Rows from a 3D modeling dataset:
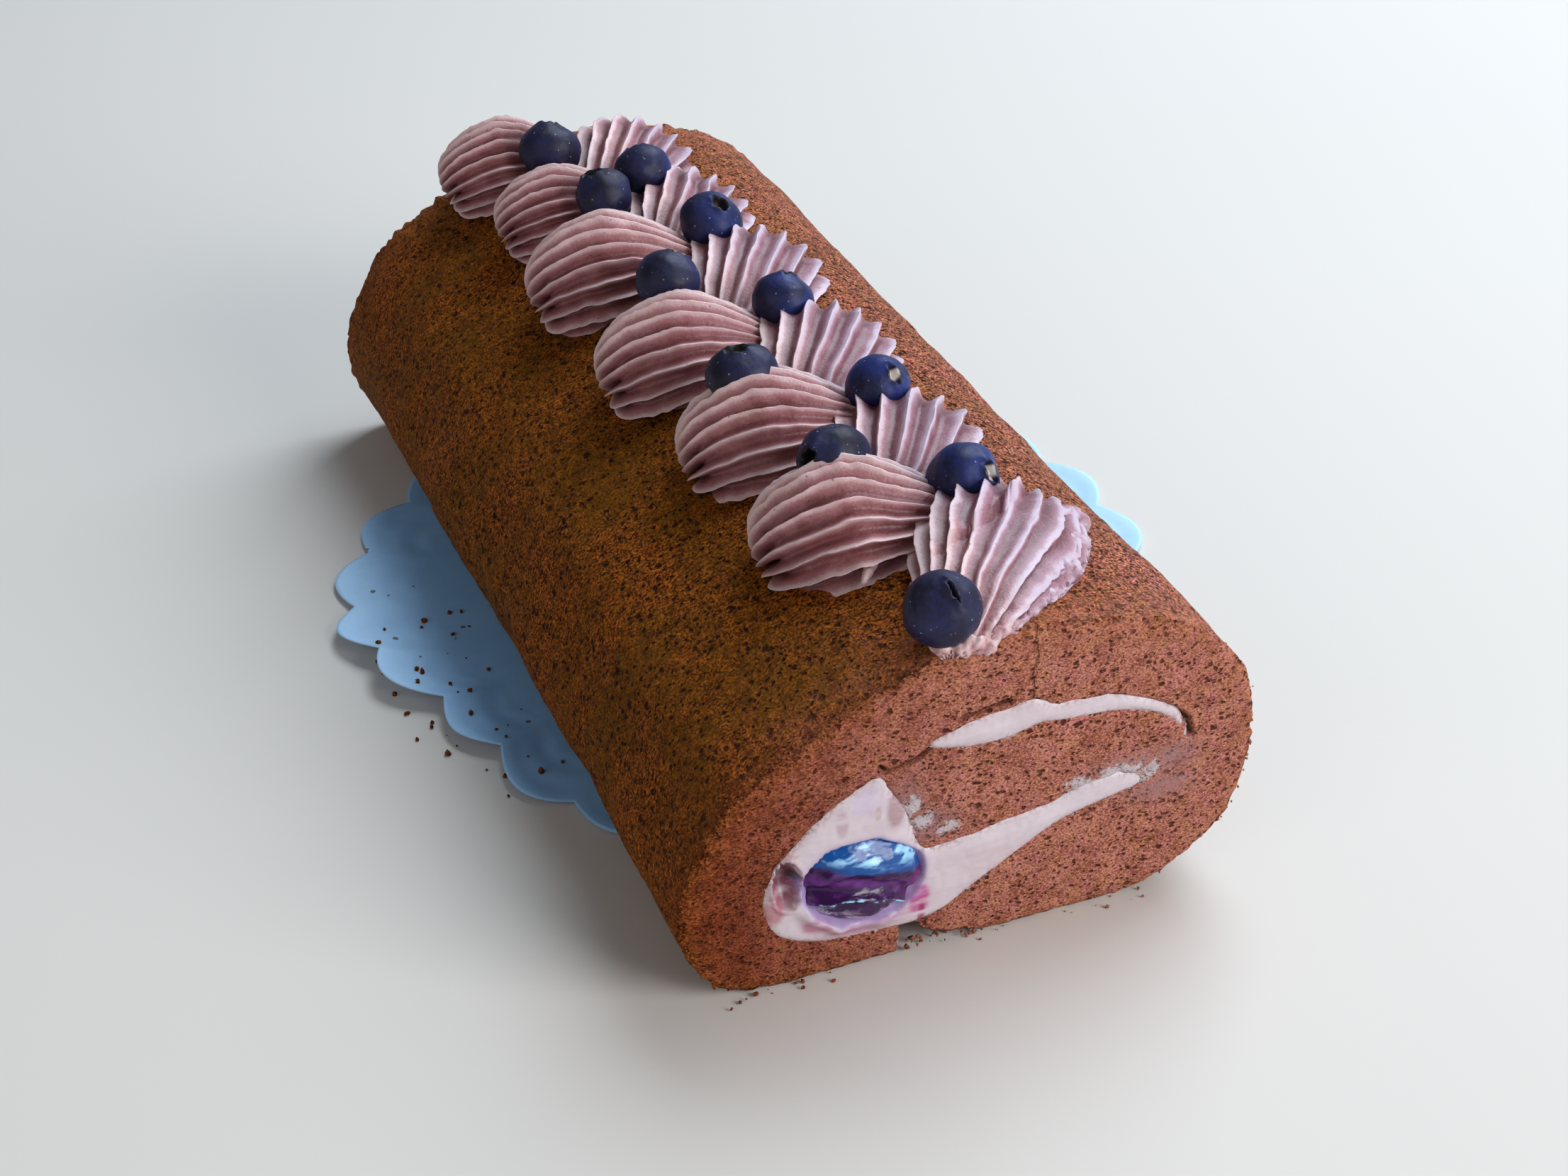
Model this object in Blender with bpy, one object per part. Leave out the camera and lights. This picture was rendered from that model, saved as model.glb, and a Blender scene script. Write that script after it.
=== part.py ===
"""A chocolate cake roll: a rolled sponge with cream inside, cut clean at both ends, two rows of
piped cream shells and blueberries along its top, and the round scalloped paper it lies on.

Frame: the origin is on the table under the middle of the roll, +Y runs along the roll away from
the cut face that shows, +X is to the right of that face, and +Z is up. Lengths are in metres.
"""
from math import cos, pi, radians, sin

import bmesh
import bpy
import numpy as np
from mathutils import Matrix, Vector

MM = 0.001

# Driving sizes of the roll
ROLL_LENGTH = 184 * MM
ROLL_WIDTH = 90 * MM
ROLL_HEIGHT = 52 * MM
FAR_END_RISE = 0.07      # the far end stands this share taller than the near one
FAR_END_DRIFT = 3 * MM   # and lies this far to the left
NEAR_FACE = -ROLL_LENGTH / 2
STATIONS = 9             # cross sections along the roll
GAP = 0.3 * MM           # room between pieces that touch
SHARPEST_MITRE = 0.25    # keeps the corner of a grown outline from running out too far

# Cut face of the roll, as shares of its half width and of its height, going round anticlockwise
# from the clean-cut end of the sponge sheet underneath
ROLL_OUTLINE = [
    (0.10, 0.0), (0.45, 0.0), (0.68, 0.03), (0.88, 0.15), (0.97, 0.29), (1.0, 0.48), (0.965, 0.66),
    (0.84, 0.82), (0.62, 0.93), (0.26, 1.0), (0.0, 1.0), (-0.26, 0.945), (-0.59, 0.81),
    (-0.82, 0.675), (-0.93, 0.52), (-0.995, 0.38), (-0.995, 0.25), (-0.94, 0.13), (-0.84, 0.03),
    (-0.68, 0.0), (-0.45, 0.0),
]
OUTLINE_SAMPLES = 56

# Cream between the outer wrap and the tongue of sponge, in mm on the cut face
UPPER_CREAM_OUTLINE = [
    (-7.6, 36.7), (-2.2, 35.1), (2.3, 34.8), (5.8, 35.2), (9.6, 36.1), (14.0, 35.6), (21.0, 35.1),
    (26.5, 33.6), (30.6, 31.3), (32.6, 29.2), (31.6, 32.0), (28.2, 34.9), (24.4, 36.7),
    (20.6, 37.9), (15.2, 38.4), (11.6, 38.7), (8.4, 40.3), (5.2, 40.0), (1.1, 39.7), (-4.1, 38.5),
]
UPPER_CREAM_SAMPLES = 28

# The large cream pocket under the tongue of sponge
FILLING_OUTLINE = [
    (-12.6, 5.7), (-8.0, 5.8), (-4.0, 7.1), (1.1, 10.2), (7.1, 13.9), (13.0, 17.2), (20.3, 19.1),
    (26.4, 20.6), (24.6, 23.0), (18.2, 23.1), (11.0, 21.1), (3.9, 20.0), (-5.0, 18.5),
    (-8.8, 19.2), (-11.0, 25.8), (-13.6, 30.4), (-15.4, 33.6), (-18.9, 32.0), (-23.7, 28.8),
    (-28.6, 24.2), (-31.4, 20.3), (-32.6, 16.0), (-31.4, 11.2), (-28.2, 8.2), (-22.0, 6.3),
]
FILLING_SAMPLES = 40

# The slit under the cream, between the cut end of the sheet and the thin torn edge of the layer
# beside it. Its top reaches into the cream pocket.
SLIT_OUTLINE = [
    (-11.7, -2.0), (1.5, -2.0), (0.6, 0.5), (-3.7, 1.6), (-6.9, 2.8), (-9.0, 4.6), (-9.0, 6.6),
    (-11.7, 6.6),
]

# A blueberry caught in the filling at each cut face, and the small hollow beside the near one
FILLING_BERRY_PLACE = (-17.8, 15.6)
FILLING_BERRY_RADII = (9.8 * MM, 5.2 * MM, 7.2 * MM)
FILLING_BERRY_DEPTH = 3.4 * MM    # from the cut face to the berry's middle
HOLLOW_PLACE = (-29.6, 19.2)
HOLLOW_RADII = (1.9 * MM, 3.0 * MM, 2.9 * MM)

# Piped shells: one row on each side of the top, about 29 mm apart. A place is that of the fattest
# ring, in mm to the right of the roll's middle and back from the near face, and the shell's size.
SHELL_ROWS = 9           # rings from the head to the tail
SAMPLES_A_RIB = 3
RIB_DEPTH = 0.15         # of the radius
SHELL_SIDES = {
    # height of the fattest ring's middle, heading of the tail and lean to the side in degrees,
    # and the sizes of the shell in mm
    "left": dict(z=51.5, heading=-24, lean=-15, head=15.0, tail=18.0, taper=0.62, width=30.0,
                 height=11.5, bend=0.016, ribs=14,
                 places=[(-4.0, 34.5, 1.0), (-4.5, 63.5, 1.0), (-8.0, 92.5, 0.98),
                         (-9.0, 125.0, 1.0), (-9.2, 151.5, 0.82), (-12.4, 173.0, 0.86)]),
    "right": dict(z=50.0, heading=-128, lean=14, head=13.0, tail=27.0, taper=0.35, width=29.0,
                  height=10.5, bend=0.012, ribs=16,
                  places=[(11.8, 19.0, 1.05), (12.5, 53.5, 1.0), (12.5, 84.5, 1.0),
                          (12.5, 115.0, 1.0), (11.0, 143.0, 0.93), (9.5, 167.5, 0.93)]),
}

# Blueberries on top: x, y and height of the middle in mm, radius across and half length along the
# axis of the crown in mm, and the way the crown points
BERRY_SEGMENTS = 10
TOP_BERRIES = [
    (-4.8, 3.8, 57.2, 6.4, 5.7, (0.35, 0.10, 0.95)),
    (-3.3, 44.4, 58.0, 5.7, 6.6, (-0.85, -0.35, 0.35)),
    (-7.1, 71.9, 58.6, 5.7, 5.1, (-0.20, 0.10, 1.00)),
    (-6.5, 107.2, 59.2, 5.6, 5.0, (0.50, 0.30, 0.80)),
    (-5.1, 142.0, 60.0, 5.4, 4.9, (-0.40, 0.20, 0.90)),
    (-8.0, 163.4, 60.8, 5.8, 5.2, (0.10, 0.40, 0.90)),
    (11.2, 32.0, 58.6, 5.4, 6.7, (0.80, -0.45, 0.32)),
    (10.3, 60.5, 59.2, 5.4, 5.8, (0.70, -0.30, 0.65)),
    (8.0, 92.2, 59.4, 5.2, 4.9, (0.30, 0.20, 0.95)),
    (8.0, 124.0, 60.2, 5.6, 5.1, (0.20, -0.40, 0.90)),
    (4.4, 147.9, 60.8, 5.2, 4.8, (-0.10, 0.50, 0.85)),
]

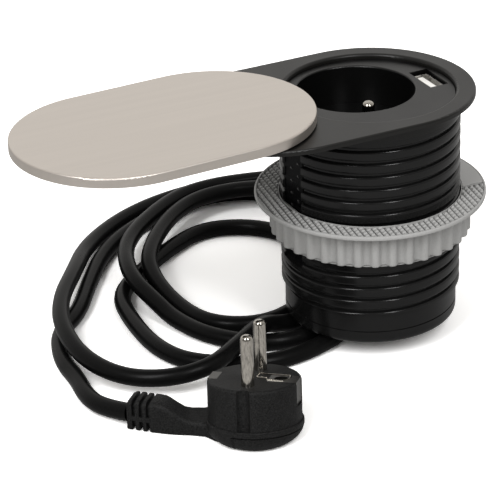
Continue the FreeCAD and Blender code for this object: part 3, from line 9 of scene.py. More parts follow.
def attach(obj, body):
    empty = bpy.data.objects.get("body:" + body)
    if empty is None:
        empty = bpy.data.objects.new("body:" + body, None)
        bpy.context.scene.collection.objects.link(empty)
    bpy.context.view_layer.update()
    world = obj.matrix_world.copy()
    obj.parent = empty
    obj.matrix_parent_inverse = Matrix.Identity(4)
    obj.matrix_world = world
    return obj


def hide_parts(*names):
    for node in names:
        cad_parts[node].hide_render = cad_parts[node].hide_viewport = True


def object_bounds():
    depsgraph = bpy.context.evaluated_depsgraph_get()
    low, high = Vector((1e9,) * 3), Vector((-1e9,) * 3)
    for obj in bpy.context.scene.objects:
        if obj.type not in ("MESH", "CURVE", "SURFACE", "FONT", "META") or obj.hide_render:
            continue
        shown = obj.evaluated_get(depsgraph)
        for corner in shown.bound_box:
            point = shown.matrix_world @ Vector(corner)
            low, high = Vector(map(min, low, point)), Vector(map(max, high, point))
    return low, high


# A desk socket block on a pale floor: oval flange, swivel steel lid, threaded barrel with its clamp nut,
# and a lead in loose turns that ends in its plug. All places are in the part's own frame. Mesh pieces and
# the cord's places are in millimetres; materials, floor, cord ends, lamps and camera are in metres.

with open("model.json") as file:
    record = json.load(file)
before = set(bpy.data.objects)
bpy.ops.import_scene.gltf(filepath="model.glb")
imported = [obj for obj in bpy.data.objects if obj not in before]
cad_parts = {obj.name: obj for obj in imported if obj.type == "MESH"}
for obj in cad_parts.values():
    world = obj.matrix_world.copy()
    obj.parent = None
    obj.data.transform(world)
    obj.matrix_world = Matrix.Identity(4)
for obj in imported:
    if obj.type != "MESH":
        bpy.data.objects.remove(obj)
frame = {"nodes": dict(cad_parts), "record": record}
cad_low, cad_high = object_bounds()
nodes = frame["nodes"]
scene = bpy.context.scene
MM = 0.001
FLOOR = round(cad_low[2], 6)


# Materials

NOISE_LOW = 0.3
NOISE_HIGH = 0.7
PLASTIC_GLOSS_SPREAD = (0.88, 1.14)
METAL_GLOSS_SPREAD = (0.85, 1.2)
GLOSS_PATCH = 0.03
PLASTIC_DETAIL = 2.0
METAL_DETAIL = 4.0
PATCH_DETAIL = 3.0


def shader_of(material):
    return material.node_tree.nodes["Principled BSDF"]


def new_material(name, color, roughness, metallic=0.0):
    made = bpy.data.materials.new(name)
    made.use_nodes = True
    shader = shader_of(made)
    shader.inputs["Base Color"].default_value = (*color, 1)
    shader.inputs["Roughness"].default_value = roughness
    shader.inputs["Metallic"].default_value = metallic
    return made


def add(material, kind, **inputs):
    """A new node of a material's tree, with its named inputs set to values or linked to sockets."""
    made = material.node_tree.nodes.new(kind)
    for name, value in inputs.items():
        socket = made.inputs[name]
        if isinstance(value, bpy.types.NodeSocket):
            material.node_tree.links.new(value, socket)
        else:
            socket.default_value = value
    return made


def link(material, output, name):
    material.node_tree.links.new(output, shader_of(material).inputs[name])


def own_coordinates(material, scale=(1, 1, 1)):
    """The piece's own coordinates in metres, scaled."""
    source = material.node_tree.nodes.new("ShaderNodeTexCoord")
    mapping = add(material, "ShaderNodeMapping", Vector=source.outputs["Object"])
    mapping.inputs["Scale"].default_value = scale
    return mapping.outputs["Vector"]


def noise(material, vector, size, detail):
    """Noise from 0 to 1 whose grains are about size metres."""
    made = add(material, "ShaderNodeTexNoise", Vector=vector, Scale=1 / size, Detail=detail)
    return made.outputs["Fac"]


def stretched(material, value, old, new):
    """A value carried from one range to another."""
    made = add(material, "ShaderNodeMapRange", Value=value)
    made.inputs["From Min"].default_value, made.inputs["From Max"].default_value = old
    made.inputs["To Min"].default_value, made.inputs["To Max"].default_value = new
    return made.outputs["Result"]


def spread(material, value, low, high):
    """A noise value stretched from its usual range to the range low..high."""
    return stretched(material, value, (NOISE_LOW, NOISE_HIGH), (low, high))


def vary_gloss(material, value, roughness, factors):
    low, high = factors
    link(material, spread(material, value, roughness * low, roughness * high), "Roughness")


def vary_shade(material, value, color, share):
    """Base colour between a darker and a lighter shade of one colour, set by a noise value."""
    factor = spread(material, value, 0.0, 1.0)
    made = material.node_tree.nodes.new("ShaderNodeMix")
    made.data_type = "RGBA"
    material.node_tree.links.new(factor, made.inputs["Factor"])
    dark, light = [socket for socket in made.inputs if socket.type == "RGBA"]
    dark.default_value = (*[channel * (1 - share) for channel in color], 1)
    light.default_value = (*[min(1.0, channel * (1 + share)) for channel in color], 1)
    mixed = [socket for socket in made.outputs if socket.type == "RGBA"][0]
    link(material, mixed, "Base Color")


def relief(material, height, depth):
    made = add(material, "ShaderNodeBump", Height=height, Strength=1.0, Distance=depth)
    link(material, made.outputs["Normal"], "Normal")


def moulded(name, color, roughness, grain, depth, shades, specular=0.5):
    """Moulded plastic or rubber: fine grain in the surface, slight changes of gloss and shade."""
    made = new_material(name, color, roughness)
    shader_of(made).inputs["Specular IOR Level"].default_value = specular
    coords = own_coordinates(made)
    fine = noise(made, coords, grain, PLASTIC_DETAIL)
    broad = noise(made, coords, GLOSS_PATCH, PATCH_DETAIL)
    vary_gloss(made, broad, roughness, PLASTIC_GLOSS_SPREAD)
    vary_shade(made, fine, color, shades)
    relief(made, fine, depth)
    return made


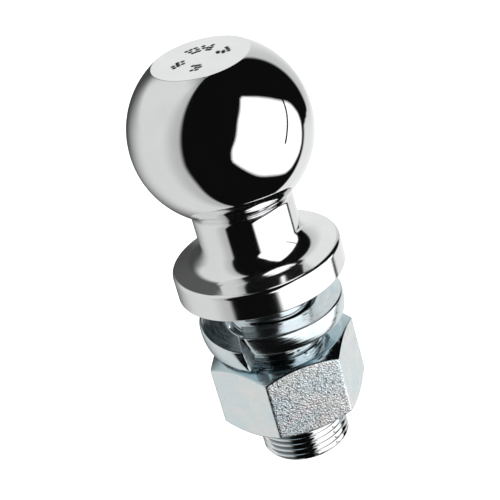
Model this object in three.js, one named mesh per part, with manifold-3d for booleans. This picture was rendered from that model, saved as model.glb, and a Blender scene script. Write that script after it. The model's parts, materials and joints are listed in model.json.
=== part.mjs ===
// A trailer hitch ball: a one-piece ball stud, a split lock washer and a hex nut.
// Millimetres, +Z up. The origin is the centre of the shank's end face and the ball is at the top.
import * as THREE from "three";
import { mergeVertices } from "three/addons/utils/BufferGeometryUtils.js";
import Module from "manifold-3d";

const INCH = 25.4;
const DEGREE = Math.PI / 180;

// Ball stud: heights are measured up from the shank's end face.
const BALL_RADIUS = 1 * INCH;
const BALL_CENTRE_Z = 102;
const BALL_FLAT_RADIUS = 13.7;
const NECK_RADIUS = 14.4;
const NECK_TOP_FILLET = 3.5;
const NECK_FILLET_TOP_Z = 70;
const FLANGE_RADIUS = 24.05;
const FLANGE_UNDERSIDE_Z = 55.8;
const FLANGE_RIM_HEIGHT = (5 / 16) * INCH;
const FLANGE_TOP_ROUNDING = 1.2;
const FLANGE_BOTTOM_CHAMFER = 0.4;
const FLANGE_SLOPE = 8 * DEGREE;
const SHANK_RADIUS = 0.5 * INCH;
const SHANK_ROOT_FILLET = 0.8;
const SHANK_END_RADIUS = 11.5;

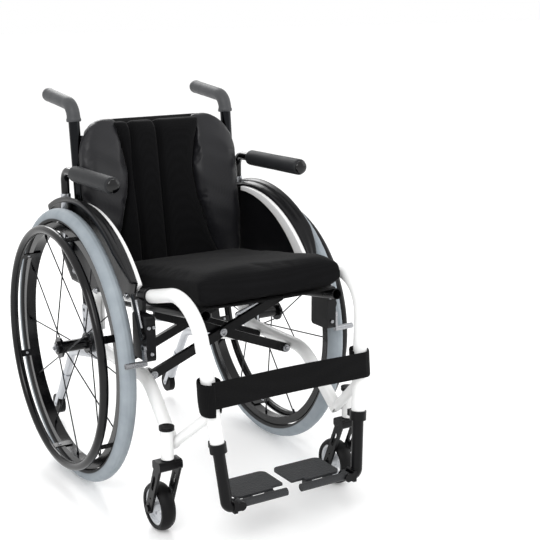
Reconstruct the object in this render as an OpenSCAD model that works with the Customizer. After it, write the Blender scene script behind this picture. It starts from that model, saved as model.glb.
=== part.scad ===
// Folding manual wheelchair with a double cross brace.
// Millimetres, +Z up, the chair faces -Y, +X is the user's left.
// The origin is on the floor, below the middle of the whole chair.

/* [Rear wheels] */
// Outer diameter of the rear tyre
wheel_d = 610; // [560:1:660]
// Width of the rear tyre
tyre_w = 35; // [25:1:38]
// Distance between the middle planes of the two rear wheels
wheel_track = 505; // [500:1:620]
// Diameter of the handrim's tube circle
handrim_d = 524; // [480:1:540]
// Diameter of the handrim tube
handrim_tube_d = 19; // [16:1:25]
// Distance of the handrim outboard of the wheel's middle plane
handrim_out = 41; // [36:1:60]
// Diameter of the hub's flanges
hub_flange_d = 46; // [40:1:60]
// Diameter of the hub's barrel
hub_barrel_d = 26; // [24:1:32]
// Diameter of the quick-release axle pin
axle_d = 12.7; // [10:0.1:14]
// Diameter of a spoke
spoke_d = 3; // [2:0.1:3]

/* [Castors] */
// Outer diameter of the castor wheel
castor_d = 100; // [80:1:110]
// Width of the castor tyre
castor_w = 30; // [22:1:32]
// Distance of a castor's stem from the chair's middle plane
castor_x = 218; // [216:1:260]
// Distance of the stems ahead of the rear axle
castor_reach = 385; // [375:1:395]
// Distance of the castor axle behind its stem
castor_trail = 42; // [35:1:46]
// Diameter of the castor barrel on the frame
barrel_d = 26; // [24:1:30]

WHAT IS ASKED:
Return verbatim the lines that run from the line containing "obj.parent = empty" through the line containing "return low, high", inclusive.

COMPLETE RESPONSE:
    obj.parent = empty
    obj.matrix_parent_inverse = Matrix.Identity(4)
    obj.matrix_world = world
    return obj


def hide_parts(*names):
    for node in names:
        cad_parts[node].hide_render = cad_parts[node].hide_viewport = True


def object_bounds():
    depsgraph = bpy.context.evaluated_depsgraph_get()
    low, high = Vector((1e9,) * 3), Vector((-1e9,) * 3)
    for obj in bpy.context.scene.objects:
        if obj.type not in ("MESH", "CURVE", "SURFACE", "FONT", "META") or obj.hide_render:
            continue
        shown = obj.evaluated_get(depsgraph)
        for corner in shown.bound_box:
            point = shown.matrix_world @ Vector(corner)
            low, high = Vector(map(min, low, point)), Vector(map(max, high, point))
    return low, high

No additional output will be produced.